Fakat bunlar, savunduğu şeyi savunduğu anda gösterdiği reaksiyonlar. Savunduğu şeyler gayet akla yatkın, her gencin olmasa da en azından kenardaki azınlığının kabul ettiği görüşler denebilir. İşte onlardan birkaçı:
“aslında o kadar da önemli biri olmadığımız ortaya çıktığında, neden üzülüyoruz ki hemen? bunu, temel bir aydınlanma alanı olarak ele alabilsek daha iyi olmaz mı?”
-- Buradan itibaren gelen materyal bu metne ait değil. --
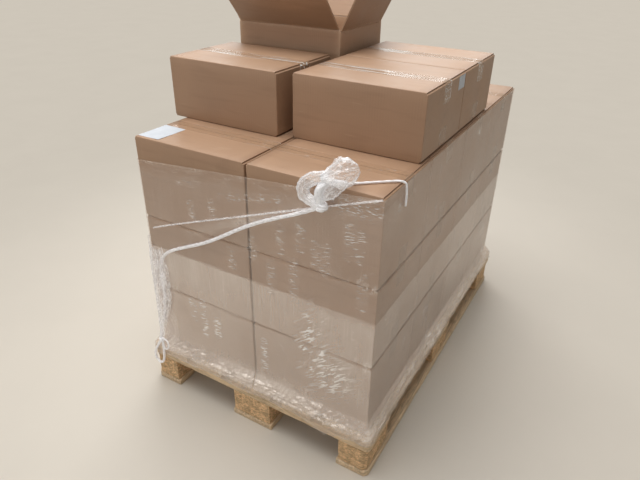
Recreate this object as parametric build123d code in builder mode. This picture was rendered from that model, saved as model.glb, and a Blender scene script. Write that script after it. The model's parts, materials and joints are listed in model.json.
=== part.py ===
from build123d import *
from math import cos, radians, sin, tan
import os

# A loaded wooden pallet: three tiers of closed cartons, a loose part tier on top with one open
# carton, and clear stretch film round the tiers. Millimetres, +Z up. The origin is on the floor,
# at the middle of the pallet. +X is to the right of someone who stands before the 800 mm end,
# and +Y runs along the pallet, away from them.

# Pallet
pallet_length = 1200
pallet_width = 800
wide_board = 145
narrow_board = 100
deck_thickness = 22
stringer_thickness = 22
bottom_thickness = 22
block_height = 78
block_side_inset = 5
corner_cut = 11
bottom_board_bevel = 6

# Closed cartons
carton_length = 369
carton_width = 283
carton_height = 238.8
low_carton_height = 171.8
board = 4
fold_radius = 3
corner_fold = 1.8
flap_setback = 4.5
seam_gap = 1.5
column_gap = 4
row_gap = 1
rows = 4
tiers = 3
load_middle_x = 9.4
load_front_margin = 20

# Clear tape over the seams
tape_width = 48
tape_thickness = 0.15
tape_play = 0.1
tape_leg = 55

# Part tier: how far the front cartons on the third tier stand back from the load's front, where
# the right column of them begins, and the spaces beside and behind the left ones
low_left_setback = 198.5
low_right_setback = 220
low_right_x = 4
low_left_space = 33.5
open_side_space = 20
open_front_space = 30.5

# Open carton's flaps, as tilts out of the vertical at rest
crease_gap = 0.3
flap_side_play = 1.5
flap_corner = 5
front_tilt = 41
back_tilt = 36
left_tilt = 31
right_tilt = 27

# Stretch film
film_gap = 0.3
film_thickness = 0.5
film_overlap_thickness = 0.3
film_overlap_top = 525
film_bottom = 119
film_flare_top = 192
film_top_at_middle = 826
film_top_slope = 0.083

# Film strands and knot
strand_diameter = 5
rope_diameter = 10
top_rope_diameter = 6.4
tail_diameter = 8
cord_play = 0.35
cord_sides = 8
knot_sides = 12
knot_radius = 13
knot_x = 238
knot_z = 812

# Paper
label_width = 74
label_depth = 105
label_thickness = 0.3
label_side_margin = 5.1
label_tape_space = 2
sticker_width = 50
sticker_height = 35
sticker_back_margin = 5
sticker_drop = 7

deck_top = bottom_thickness + block_height + stringer_thickness + deck_thickness
stack_gap = 2 * tape_thickness + tape_play
first_tier_z = deck_top + tape_thickness + tape_play
tier_pitch = carton_height + stack_gap
row_pitch = carton_width + row_gap
load_left = load_middle_x - column_gap / 2 - carton_length
load_right = load_middle_x + column_gap / 2 + carton_length
load_front_y = load_front_margin - pallet_length / 2
load_back = load_front_y + rows * row_pitch - row_gap
top_tier_z = first_tier_z + tiers * tier_pitch
load_top = top_tier_z - stack_gap
low_left_x = low_right_x - low_left_space - carton_length
low_left_y = load_front_y + low_left_setback
low_right_y = load_front_y + low_right_setback
open_x = low_right_x - open_side_space - carton_length
open_y = low_left_y + carton_width + open_front_space

os.makedirs("parts", exist_ok=True)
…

“80 yaşında olmasına rağmen hala çalışmak zorunda olan o ihtiyara kim sahip çıkacak? Onu düşünmek daha önemli
değil mi? Kaldı ki ben ona acıdığımdan falan da yazmadım kitabımda. Tüm olumsuzluklara rağmen hiç şikayet etmeyen ve sanki mutluluğun sırrını keşfetmiş gibi görünen o ihtiyarın dünyasında, hepimize merhem olabilecek bir sır olabileceğini düşünüyorum naçizane.”
Karakterin sürekli düşünmesi, derin ruh hallerine bürünmesinin altında yatan neden, tabii pekala sonunun onlar gibi olacağı gerçeğini reddetmesinden ibaret.
Filmin başından sonuna kadar en çok diyalog kurması gereken kişi olan babasıyla yüzeysel konuşması, onu kabullenememesi, kınaması, ona karşı umursamaz ama bir yandan da sözünü sakınarak davranması bir nevi içsel çatışmalarının somut hali diyebiliriz.
Filmde, babanın bir kuyu kazmaya çalıştığı görülüyor. Baba karakterinin kendi babasına oradan su çıkacağını kanıtlama çabası, Sinan karakterinin kitap basarak kendini kanıtlama çabasıyla hayli benzer. Yani, Sinan’ın kabullenmekte güçlük çektiği şey, aslında babasıyla benzerliği, hatta aynılığı.
Filmde günümüzün Türkiye’sine inşaatçı, imam, asker, yazar, öğretmen üzerinden atıflarda bulunuluyor. Bunlar üzerinden başarılı bir Türkiye portresi çizmeyi başaran Ceylan, seyirciyi böylelikle daha da çok yaratmasına bağlıyor. Aksaklıklar başta olmak üzere, yanlış anlamaya yatkınlık, kendi hırsını başkasına püskürtmedeki acizlik ve küstahlık, görüntüde insanlık gözler önüne seriliyor. Görüleceği üzere yalnızca bireyi ilgilendirmeyen, toplumsal sorunlara da ilgi çekilen bu film, Ceylan’ın diğer yapıtlarına göre hayli diyaloglu. Bu sebepten ötürü Kış Uykusu adlı yapıtına daha yakın durduğu da bir gerçek. Bunların yanı sıra, diyalogların gündelik dilden çıktığı anların varlığı, filmin birden fazla üsluba sahip olduğunu hissettirirken oyuncuların eriştiği doğallığı da sekteye uğratıyor. Bunu ise senaryonun üç kafadan -Nuri Bilge Ceylan, Ebru Ceylan- Akın Aksu- kurgulanmasına bağlamak mümkün.
Parçalardan bütüne ulaşan yaratmada geçmişin sancılarının gün yüzüne çıkması, karakteri bir kuyunun içine eziyor gibi görünürken, ilerleyen dakikalarda o kuyunun içinde tek bir damla su bulmasa bile arayışa geçme hâli, Sinan’ı babası, kendisi ve geçmişiyle barıştırıyor ve büyütüyor.